Two years later, working on a doctorate in a different city, I had more opportunities to learn that lesson over again—that adult students are wonderful, and yes, we just float along, learning. I was in the suburbs of DC, and over the four years I lived there, I taught four young adults (still older than me at that time, in perfect honesty!) who all worked at the World Bank. There was Bruno, who was French, would never tell me exactly what he did, and who disappeared after 9/11. There was a married couple from Mexico who shared a flute and would take lessons one right after the other at a charming music store on New Hampshire Ave. Meeting and working with them made me begin to realize, for the very first time, how large, rich and culturally diverse Mexico is. They were lovely and I remember them fondly! Finally, there was a young Turkish woman who had played flute growing up and wanted to reconnect with music. She studied with me until the store went out of business, and we cried the last time we said goodbye.

During those DC years, I also spent a few semesters directing a senior citizen flute choir at a local community college. Again, at age 24, I felt resentful sometimes for the way that job took up so much of my Sunday afternoons. They wanted to sit down, but I wouldn’t let them. Flute choirs were supposed to stand! Now, at 48, that is definitely a place I wish I could go back to, to be more understanding, to do a better job…to let them sit down. They were delightful, many of them older than my grandparents at that point, and their patience with me was grace I didn’t always deserve.

These people and their experiences enriched my world, and I wish so much that I could know them now, with the development I have gained as a teacher over the past couple of decades. Then, I was sometimes impatient. Why would’t they practice? Didn’t they want to progress? I should have focused that question inwardly. What IS progress for an adult student? What matters to them?

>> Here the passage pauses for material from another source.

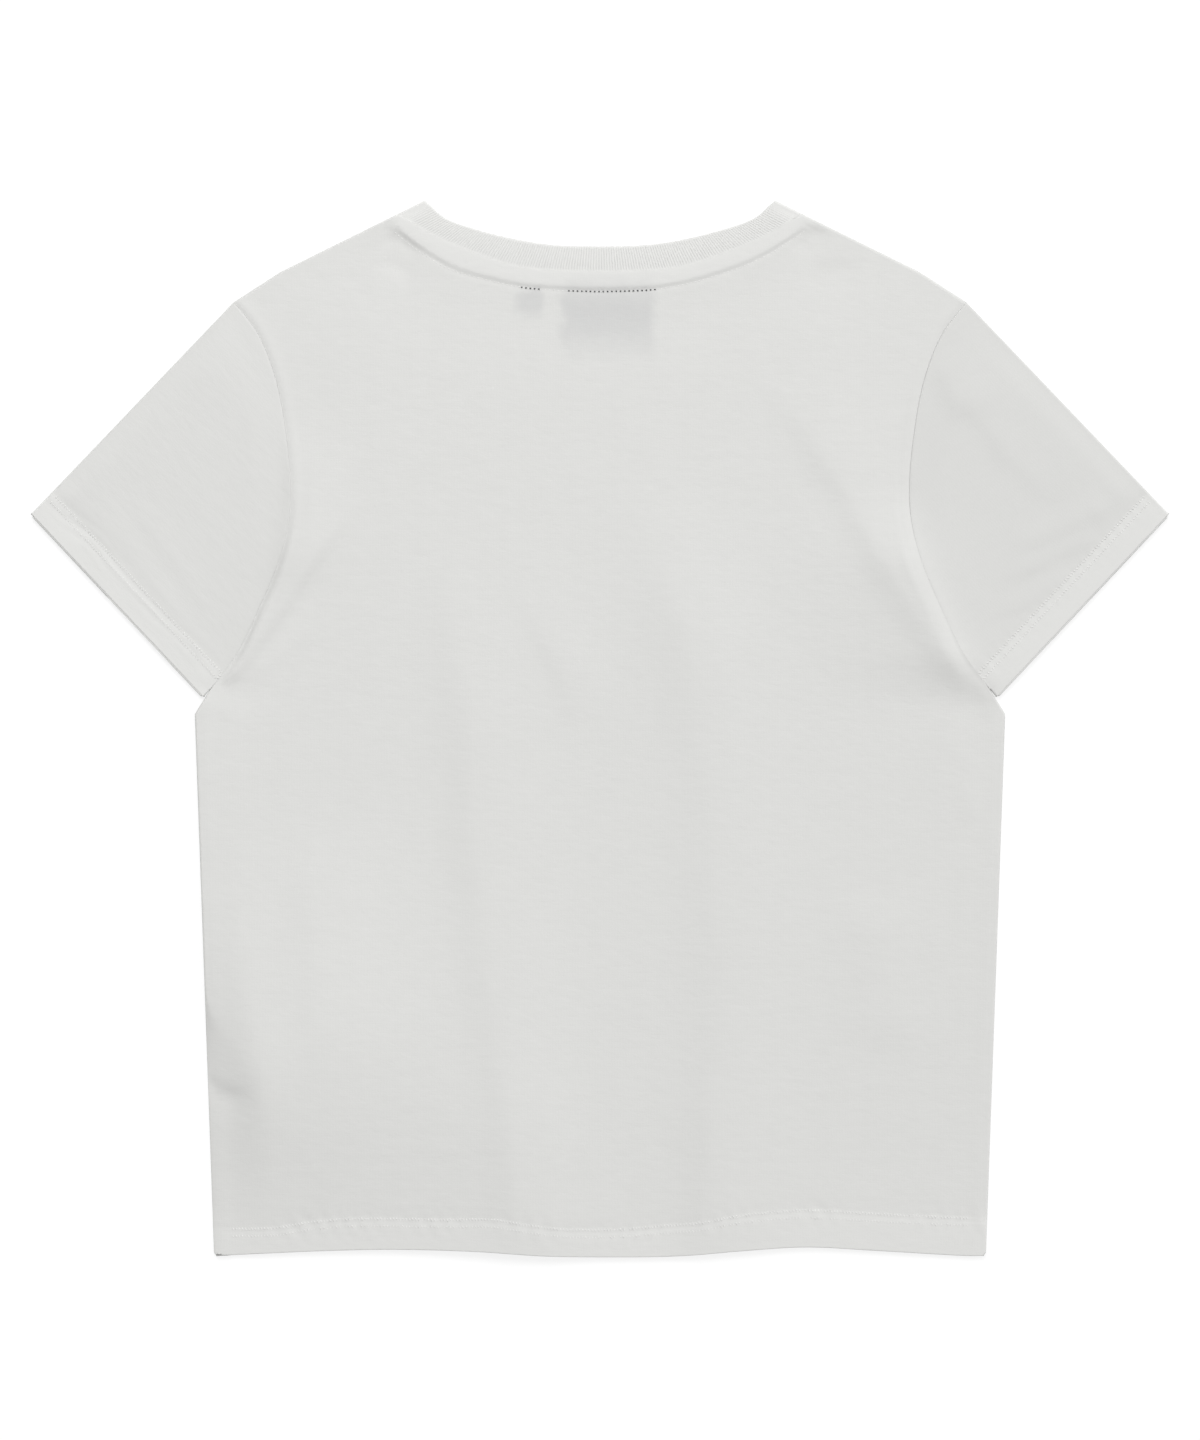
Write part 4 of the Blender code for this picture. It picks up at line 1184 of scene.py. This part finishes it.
# floor, light and camera
studio = {
    "lensMm": 135.0, "sensorMm": 36.0, "frameHighMm": 820.8, "centreMm": (0.0, 4.9),
    "floorHex": "#939393", "floorGlow": 0.72,      # a light table, so that shadows stay pale
    "floorHalfMm": 4000.0, "floorAtMm": -0.1,
    "keyAt": (-0.5, 2.9, 3.6), "keySize": 3.0, "keyPower": 122.0,
    "sunFrom": (1.0, 0.3, 0.8), "sunAngle": 60.0, "sunPower": 1.0,
    "world": 0.54,
}


# Opal acrylic light table: even, pale and a little lit from below.
def lightTable():
    material, tree, shader, position = newMaterial("opalAcrylic")
    grain = noise(tree, position, 600.0, 3.0)["Fac"]
    feed(tree, shader, {
        "Base Color": linear(studio["floorHex"]), "Normal": bump(tree, grain, 0.05, 0.1),
        "Roughness": 0.9, "Specular IOR Level": 0.1,
        "Emission Color": (1.0, 1.0, 1.0, 1.0), "Emission Strength": studio["floorGlow"]})
    return material


half = studio["floorHalfMm"]
floorPoints = np.array([[-half, -half], [half, -half], [half, half], [-half, half]])
floorPoints = np.column_stack([floorPoints, np.full(4, studio["floorAtMm"])])
floor = meshFrom("floor", floorPoints, np.array([[0, 1, 2, 3]]))
floor.data.materials.append(lightTable())


# a lamp that shines from its spot on the middle of the shirt
def addLamp(name, kind, spot, **settings):
    light = bpy.data.lights.new(name, kind)
    for key, value in settings.items():
        setattr(light, key, value)
    lamp = addObject(name, light)
    lamp.location = spot
    lamp.rotation_euler = (-Vector(spot)).to_track_quat("-Z", "Y").to_euler()


addLamp("key", "AREA", studio["keyAt"], shape="DISK", size=studio["keySize"], energy=studio["keyPower"])
addLamp("side", "SUN", studio["sunFrom"], energy=studio["sunPower"],
        angle=math.radians(studio["sunAngle"]))

world = bpy.data.worlds.new("softRoom")
world.use_nodes = True
feed(world.node_tree, world.node_tree.nodes["Background"],
     {"Color": (1.0, 1.0, 1.0, 1.0), "Strength": studio["world"]})
bpy.context.scene.world = world
bpy.context.scene.view_settings.view_transform = "Standard"

camera = bpy.data.cameras.new("camera")
camera.lens = studio["lensMm"]
camera.sensor_width = studio["sensorMm"]
camera.clip_end = 50.0
cameraObject = addObject("camera", camera)
distance = studio["frameHighMm"] * mm * studio["lensMm"] / studio["sensorMm"]
cameraObject.location = (studio["centreMm"][0] * mm, studio["centreMm"][1] * mm, distance)
bpy.context.scene.camera = cameraObject
print("studio made")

There have been so many more adult students over the years, and right now I have three students who are regularly with me and a few more who just call me up to have a lesson now and then. When they come to see me, instead of feeling frustrated that I don’t know what to offer them, I have learned to ask them what they would like to accomplish. Together, we set goals, and together, we meet them. They have good weeks and bad weeks. Perhaps, as an middle-aged adult myself, I have finally learned so much more about the ways that your actual life can derail your carefully set plans. Family members require care, work requires attention and life goes gleefully off on a newly carved path. I have learned to let the experience be about them and their needs, rather than my arbitrary ideas of proper progress at an acceptable speed. These days, we happily float along together, enjoying the journey along with the ultimate destination.